April 29, 2024

A touch of King Lear in Wiebo’s War

William Shakespeare would have a field day with Wiebo Ludwig.

Equally vilified as a terrorist and hailed for his long-standing battle against oil and gas giants, the reclusive preacher at the centre of David York’s new documentary, Wiebo’s War, is as interesting, complicated and flawed as a protagonist gets.

York uses King Lear to describe the notorious man suspected of the 2008 EnCana pipeline bombings.
“I am a man more sinned against than sinning,” York, in town for the Vancouver International Film Festival, recited. “He’s a conflicted family man.

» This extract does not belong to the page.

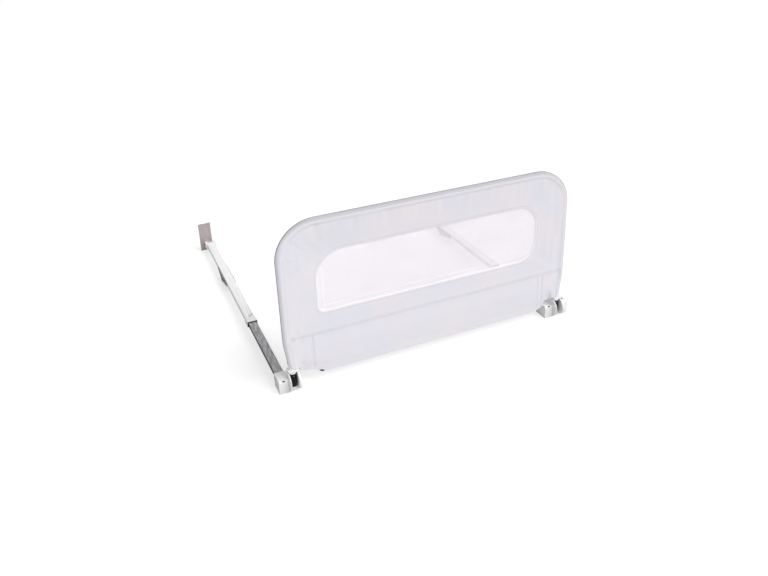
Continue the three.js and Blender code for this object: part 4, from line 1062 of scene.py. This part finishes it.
def lock_housing():
    """Housing outside the right hinge, with the release button's hole and its screw's recess."""
    origin = HINGES["right"]
    low, high = box_from(origin, "lock_housing")
    hole_low, hole_high = box_from(origin, "release_button")
    screw = middle_from(origin, "housing_screw")
    play, below, above, recess_radius = 0.4, 5, 3, 3.5
    cuts = [
        brick(hole_low.x - play, hole_high.x + play, hole_low.y - play, hole_high.y + play,
              hole_low.z - below, hole_high.z + above),
        rod(recess_radius, "x", high.x - OVERRUN, high.x + OVERRUN, (screw.y, screw.z), sides=40),
    ]
    outline = rounded_outline(low.y, high.y, FLOOR, high.z, 6)
    piece = carve("release_housing", origin, [prism(outline, "x", low.x, high.x, 1.6)], cuts)
    finish_piece(piece, "base", "white_plastic", ["lock_housing"])


def rivet(node, body, name, head_radius, head_rise, both):
    """A rivet along X with a domed head at each end, or only at its left end."""
    low, high, centre = box_axis(node)
    shank = head_radius * 0.55
    length = high.x - low.x
    profile = [*dome(head_radius, head_rise, 5), (shank, head_rise)]
    if both:
        profile += [(radius, length - height) for radius, height in reversed(profile)]
    else:
        profile += [(shank, length - shank * 0.3), (shank * 0.7, length), (0, length)]
    piece = lathe(name, profile, "x", (low.x, centre.y, centre.z), sides=40)
    finish_piece(piece, body, "pin_steel", [node])


def arm_tube(node, body, name, material, corner):
    """A flat-sided tube with rounded corners and rolled ends, as rings round its outside and its mouths."""
    low, high, _ = box_axis(node)
    wall, radius, least_radius = TUBE_WALL * MM, corner * MM, 0.0003
    roll = wall * 0.45
    flat = roll + 0.0006
    mouth = ((flat, wall), (roll, wall), (0, wall - roll), (0, roll), (roll, 0), (flat, 0))
    stations = [(low.y + inwards, shrink) for inwards, shrink in mouth]
    stations += [(high.y - inwards, shrink) for inwards, shrink in reversed(mouth)]
    verts = []
    for y, shrink in stations:
        ring = rounded_outline(low.x + shrink, high.x - shrink, low.z + shrink, high.z - shrink,
                               radius - shrink if radius > shrink else least_radius)
        verts += [Vector((x, y, z)) for x, z in ring]
    piece = face_outwards(mesh_object(name, verts, ring_faces(len(stations), len(ring))))
    piece.data.set_sharp_from_angle(angle=math.radians(50))
    return finish_piece(piece, body, material, [node])


def coil(side):
    """Spring behind the lock slider, which closes as the slider is pushed."""
    node, name = f"{side}_lock_spring", f"{side}_lock_coil"
    low, high, centre = box_axis(node)
    length = high.x - low.x
    wire, turns, per_turn = 0.00035, 6, 16
    radius = (high.z - low.z) / 2 - wire
    curve = bpy.data.curves.new(name, "CURVE")
    curve.dimensions = "3D"
    curve.bevel_depth = wire
    curve.bevel_resolution = 2
    spline = curve.splines.new("POLY")
    count = turns * per_turn
    spline.points.add(count)
    for i, point in enumerate(spline.points):
        angle = 2 * math.pi * i / per_turn
        x = low.x + wire + (length - 2 * wire) * i / count
        point.co = (x, centre.y + radius * math.cos(angle), centre.z + radius * math.sin(angle), 1)
    drawn = bpy.data.objects.new("drawn_coil", curve)
    piece = add_object(name, bpy.data.meshes.new_from_object(drawn))
    finish_piece(piece, "base", "pin_steel", [node])
    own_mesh(piece)


def arm_collar(side):
    """Moulded ring at the outer tube's mouth, with the boss of the size button."""
    origin = ARMS[side]
    low, high = box_from(origin, f"{side}_arm_collar")
    button = middle_from(origin, f"{side}_size_button")
    start, end = low.y, low.y + COLLAR_LENGTH
    half = (high.x - low.x) / 2
    left, right = -ARM_X - half, -ARM_X + half
    foot, top = low.z, 2 * ARM_Z - low.z
    seat = rounded_outline(left + RIM, right - RIM, foot + RIM, top - RIM, 3)
    parts = [
        prism(rounded_outline(left, right, foot, top, COLLAR_CORNER), "y", start, end, COLLAR_ROUNDING),
        brick(button.x - BOSS_HALF, button.x + BOSS_HALF, end - BOSS_LAP, high.y,
              top - BOSS_FOOT, top + BOSS_RISE, COLLAR_ROUNDING),
    ]
    cuts = [
        prism(arm_outline(), "y", start - OVERRUN, start + MOUTH_DEPTH),
        prism(seat, "y", start + SEAT_START, high.y + OVERRUN),
        rod(BUTTON_PLAY_RADIUS, "z", ARM_Z, top + 8, (button.x, button.y), sides=48),
    ]
    piece = carve(f"{side}_collar", origin, parts, cuts)
    finish_piece(piece, f"{side}_arm", "white_plastic", [f"{side}_arm_collar"])


def collar_mouth_shade(side):
    """Black lip at the collar's mouth: a dark ring, painted shade that stands for the shadow in the gap round
    the inner tube.
    """
    origin = ARMS[side]
    start = box_from(origin, f"{side}_arm_collar")[0].y
    rim = prism(arm_outline(LIP, 3), "y", start - LIP, start + 1, 0.4)
    mouth = prism(arm_outline(), "y", start - 2 * OVERRUN, start + MOUTH_DEPTH)
    lip = carve(f"{side}_collar_mouth_shade", origin, [rim], [mouth])
    # Black plastic on this ring is painted shade for the gap at the mouth
    finish_piece(lip, f"{side}_arm", "black_plastic")


def size_button(side):
    low, high, centre = box_axis(f"{side}_size_button")
    radius, height = (high.x - low.x) / 2, high.z - low.z
    profile = [(0, 0), (radius, 0), *((r, height - rise) for r, rise in reversed(dome(radius, 0.0012, 6)))]
    piece = lathe(f"{side}_button", profile, "z", (centre.x, centre.y, low.z), sides=40)
    finish_piece(piece, f"{side}_size", "grey_plastic", [f"{side}_size_button"])


def fold_bracket(side):
    """Folded steel bracket: two plates with a round lobe for the fold pin, and the web under the tube."""
    origin = ARMS[side]
    low, high = box_from(origin, f"{side}_fold_bracket")
    pin = middle_from(origin, f"{side}_fold_pin")
    start, end, top = low.y, high.y, high.z
    half = (high.x - low.x) / 2
    left, right = -ARM_X - half, -ARM_X + half
    web_foot, web_start = WEB_TOP - BRACKET_SHEET, start + WEB_INSET
    outline = [(start + HEEL, top), (start, top - HEEL), (start, WEB_TOP), (web_start, web_foot)]
    outline += arc((pin.y, pin.z), LOBE_RADIUS, *LOBE_DEGREES, 24)
    outline += [(end, top - TIP_HEIGHT), (end, top - TIP_CUT), (end - TIP_CUT, top)]
    parts = [
        prism(outline, "x", left, left + BRACKET_SHEET, BRACKET_EDGE),
        brick(left + BRACKET_EDGE, right - BRACKET_EDGE, web_start, web_start + WEB_LENGTH,
              web_foot, WEB_TOP - JOIN_LAP),
        prism(outline, "x", right - BRACKET_SHEET, right, BRACKET_EDGE),
    ]
    piece = carve(f"{side}_bracket_plates", origin, parts)
    finish_piece(piece, f"{side}_arm", "dark_steel", [f"{side}_fold_bracket"])


def end_knuckle(side):
    """Block in the far tube's end, and the fork that holds the anchor plate's pin."""
    origin = ARMS[side]
    low, high = box_from(origin, f"{side}_end_knuckle")
    pin = middle_from(origin, f"{side}_anchor_pin")
    start = box_from(origin, f"{side}_far_tube")[1].y + 0.3
    end = start + KNUCKLE_BODY
    foot, top = pin.z - FORK_RADIUS, pin.z + FORK_RADIUS
    cheek_start = end - FORK_LAP
    cheek = [(cheek_start, foot), *arc((pin.y, pin.z), FORK_RADIUS, -90, 90, 32), (cheek_start, top)]
    parts = [prism(rounded_outline(low.x, high.x, foot - 0.2, top + 0.4, 3), "y", start, end, 1)]
    parts += [prism(cheek, "x", x, x + FORK_CHEEK, 1) for x in (low.x, high.x - FORK_CHEEK)]
    piece = carve(f"{side}_fork", origin, parts)
    finish_piece(piece, f"{side}_far_arm", "white_plastic", [f"{side}_end_knuckle"])


def make_rivets(side):
    """Rivets: node, piece, body, the heads' radius and rise in metres, and whether both ends have one."""
    arm = f"{side}_arm"
    for node, name, body, head_radius, head_rise, both in (
        ("pivot_pin", "hinge_pin", "base", 0.0055, 0.0022, True),
        ("socket_rivet", "socket_pin", "base", 0.0045, 0.0012, False),
        ("bracket_rivet", "bracket_pin", arm, 0.005, 0.0014, True),
        ("fold_pin", "folding_pin", arm, 0.0065, 0.002, True),
        ("anchor_pin", "plate_pin", f"{side}_far_arm", 0.006, 0.0022, True),
    ):
        rivet(f"{side}_{node}", body, f"{side}_{name}", head_radius, head_rise, both)


def make_hinge(side):
    knuckle_barrel(side)
    dome_cap(side)
    tube_collar(side)
    hinge_bracket(side)
    coil(side)


def make_arm(side):
    arm_tube(f"{side}_inner_tube", "base", f"{side}_inner_arm", "tube_steel", INNER_CORNER)
    outer = arm_tube(f"{side}_outer_tube", f"{side}_arm", f"{side}_outer_arm", "white_steel", TUBE_CORNER)
    button = middle_from(ARMS[side], f"{side}_size_button")
    button_hole = rod(BUTTON_BORE_RADIUS, "z", ARM_Z, ARM_Z + 20, (button.x, button.y), sides=48)
    combine(outer, ARMS[side], [], [button_hole])
    arm_collar(side)
    collar_mouth_shade(side)
    size_button(side)
    fold_bracket(side)
    arm_tube(f"{side}_far_tube", f"{side}_far_arm", f"{side}_far_arm_tube", "white_steel", TUBE_CORNER)
    end_knuckle(side)


def dress_nodes():
    """The CAD nodes that keep their shape."""
    for side in SIDES:
        for node, material, bevel in (
            ("upright", "white_steel", 0), ("cross_bar_screw", "pin_steel", 0),
            ("tube_rivet", "pin_steel", 0.0003), ("lock_slider", "black_plastic", 0.0003),
            ("fold_lug", "black_plastic", 0.0005), ("lug_rivet", "pin_steel", 0.0002),
            ("anchor_plate", "bare_steel", 0.0004),
        ):
            dress_node(f"{side}_{node}", material, bevel)
    dress_node("top_rail", "white_steel")
    dress_node("cross_bar", "white_steel")
    dress_node("release_button", "black_plastic", 0.0008)
    dress_node("housing_screw", "pin_steel", 0.0002)


# Stage

CAMERA_PLACE = Vector((-0.952, -2.441, 1.416))
CAMERA_YAW_DEGREES = 23.09
CAMERA_PITCH_DEGREES = 23.08
CAMERA_ROLL_DEGREES = 2.12
FOCAL_SHARE = 726.6 / 768
SHIFT_UP_SHARE = -77 / 768
SENSOR = 36
WORLD_LEVEL = 0.5
FLOOR_HALF = 12
FLOOR_WHITE = 0.6
FLOOR_GLOW = 0.55


def make_camera():
    degrees = (CAMERA_YAW_DEGREES, CAMERA_PITCH_DEGREES, CAMERA_ROLL_DEGREES)
    yaw, pitch, roll = (math.radians(v) for v in degrees)
    ahead = Vector((math.sin(yaw) * math.cos(pitch), math.cos(yaw) * math.cos(pitch), -math.sin(pitch)))
    right = Vector((math.cos(yaw), -math.sin(yaw), 0))
    down = ahead.cross(right)
    turned_right = right * math.cos(roll) + down * math.sin(roll)
    turned_down = down * math.cos(roll) - right * math.sin(roll)
    camera = add_object("camera", bpy.data.cameras.new("camera"))
    basis = Matrix((turned_right, -turned_down, -ahead)).transposed().to_4x4()
    camera.matrix_world = Matrix.Translation(CAMERA_PLACE) @ basis
    camera.data.sensor_width = SENSOR
    camera.data.lens = SENSOR * FOCAL_SHARE
    camera.data.shift_y = SHIFT_UP_SHARE
    bpy.context.scene.camera = camera


def make_floor():
    """A white floor that glows a little for the camera, so that it joins the white beyond it."""
    corners = [(FLOOR_HALF * x, FLOOR_HALF * y, 0) for x, y in ((-1, -1), (1, -1), (1, 1), (-1, 1))]
    floor = mesh_object("floor", corners, [(0, 1, 2, 3)])
    looks = {"Base_Color": (*[FLOOR_WHITE] * 3, 1), "Roughness": 0.9, "Specular_IOR_Level": 0.0}
    material, tree, shader = new_material("pale_floor", **looks)
    seen = tree.nodes.new("ShaderNodeLightPath").outputs["Is Camera Ray"]
    glow = add_node(tree, "ShaderNodeEmission", Strength=add_math(tree, "MULTIPLY", seen, FLOOR_GLOW))
    both = tree.nodes.new("ShaderNodeAddShader")
    tree.links.new(shader.outputs["BSDF"], both.inputs[0])
    tree.links.new(glow.outputs["Emission"], both.inputs[1])
    feed(tree.nodes["Material Output"], Surface=both.outputs["Shader"])
    floor.data.materials.append(material)


def make_world():
    """White where it is seen, mirrored or seen through, and dimmer as light."""
    world = bpy.data.worlds.new("studio")
    bpy.context.scene.world = world
    world.use_nodes = True
    tree = world.node_tree
    ray = tree.nodes.new("ShaderNodeLightPath").outputs
    seen = add_math(tree, "MAXIMUM", ray["Is Camera Ray"], ray["Is Glossy Ray"])
    through = add_math(tree, "MAXIMUM", seen, ray["Is Transmission Ray"])
    feed(tree.nodes["Background"], Color=(1, 1, 1, 1), Strength=spread(tree, through, low=WORLD_LEVEL))


def distant_lamp(name, direction, level, width):
    """A lamp from afar: direction points at it, and level is what it adds to a white face turned to it."""
    lamp = bpy.data.lights.new(name, "SUN")
    lamp.energy = level * math.pi
    lamp.angle = math.radians(width)
    holder = add_object(name, lamp)
    holder.location = Vector(direction) * 3
    holder.rotation_mode = "QUATERNION"
    holder.rotation_quaternion = (-Vector(direction)).to_track_quat("-Z", "Y")


def make_lights():
    distant_lamp("key", (0.5, -0.5, 0.75), level=0.55, width=40)
    distant_lamp("front_fill", (-0.15, -0.95, 0.3), level=0.2, width=60)
    bpy.context.scene.view_settings.view_transform = "Standard"


make_camera()
make_world()
make_lights()
make_floor()
dress_nodes()
lock_housing()
for side in SIDES:
    make_hinge(side)
    make_arm(side)
    make_rivets(side)
cover = make_cover()
net = make_net()
seams = stitch_lines()
edges = [
    edge_tape(), window_binding(), stitches("front_stitches", seams, cover, front=True),
    stitches("back_stitches", seams, cover, front=False), hem_tab(),
]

What he was doing in his struggle was trying to defend his family and his land. You can’t judge somebody until you get a sense of the pressures they’re under and that became the purpose of the film … to give the audience a means to arrive at their own judgments, to see if they’d be sympathetic and to think about what they’d do if they were in that situation.”

It wasn’t long after York started filming that a new string of bombings surfaced and the Ludwig family was  thrust in the middle of a police and media storm again.

The access afforded to York allowed him to capture Ludwig — everything from his faith and motives to the horrific health effects nearby drilling has had on his family — in a way that national news headlines simply couldn’t convey.

“My picture of him is completely at odds of the current affairs version of him that everybody knows,” said York. “He’s a human being, and so am I, and so are you.”

Wiebo’s War screens today at 12:30 p.m. at Empire Granville 7 Cinemas.